16. The memo, of objections by the Zemindar raises the question of interest on arrears of Jodi found due. It was claimed in the plaint as payable by ' rent law' and as damages; subsequently it seems to have been also claimed as payable by custom. The lower Courts have found that no such custom has been proved. The Estates Land Act does not apply to this case as the relationship between the Zamindar and the Agraharamdars is not that of landholder and ryot. The Interest Act, Act XXXII of 1839, does not apply as no demand was made in writing for interest. The only ground that remains is the claim by way of damages, and it was pressed before us that interest should be awarded by way of damages for non-payment on due date. No doubt in a proper case interest may be decreed by way of damages even though it is not claimable under the Interest Act. That was so laid down in the recent ruling of this Court in Abdul Goffur Routher v. Hamida Beevi Ammal 52 Ind. Cas. 505 : 42 M.K 661 : 25 M.L.T. 242 : 30 M.L.J. 456 : (1919) M.W.N. 484 where the previous decisions are all considered, But no proper ground has been shown in this case to award interest as damages; mere non-payment on due date is not in my opinion sufficient to justify such an award.

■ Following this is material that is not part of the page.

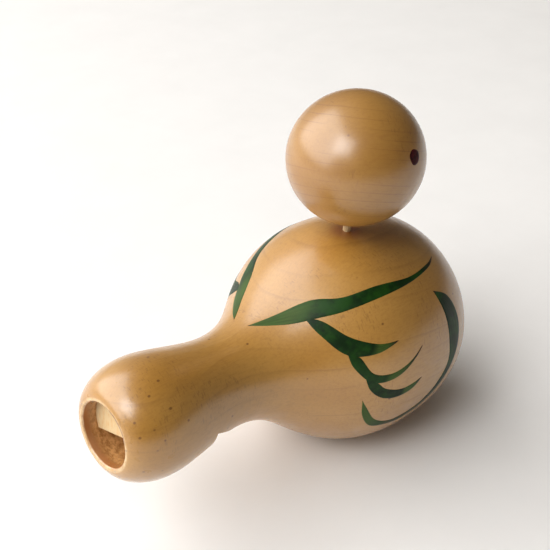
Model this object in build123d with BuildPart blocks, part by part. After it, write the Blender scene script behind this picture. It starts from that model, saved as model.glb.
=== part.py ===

Plaintiff has shown no equity in his favour for it In fact he does not seem to have relied on it as a ground of claim in the lower Appellate Court, where custom was the main ground urged. I would, therefore, dismiss the memo, of objections also with costs of the appellants.
S.A. No. 1789 of 1918.
17. This second appeal has not been separately argued. Following the judgment in Second Appeal No. 359 of 1918, this second appeal is also dismissed with costs of 1st respondent.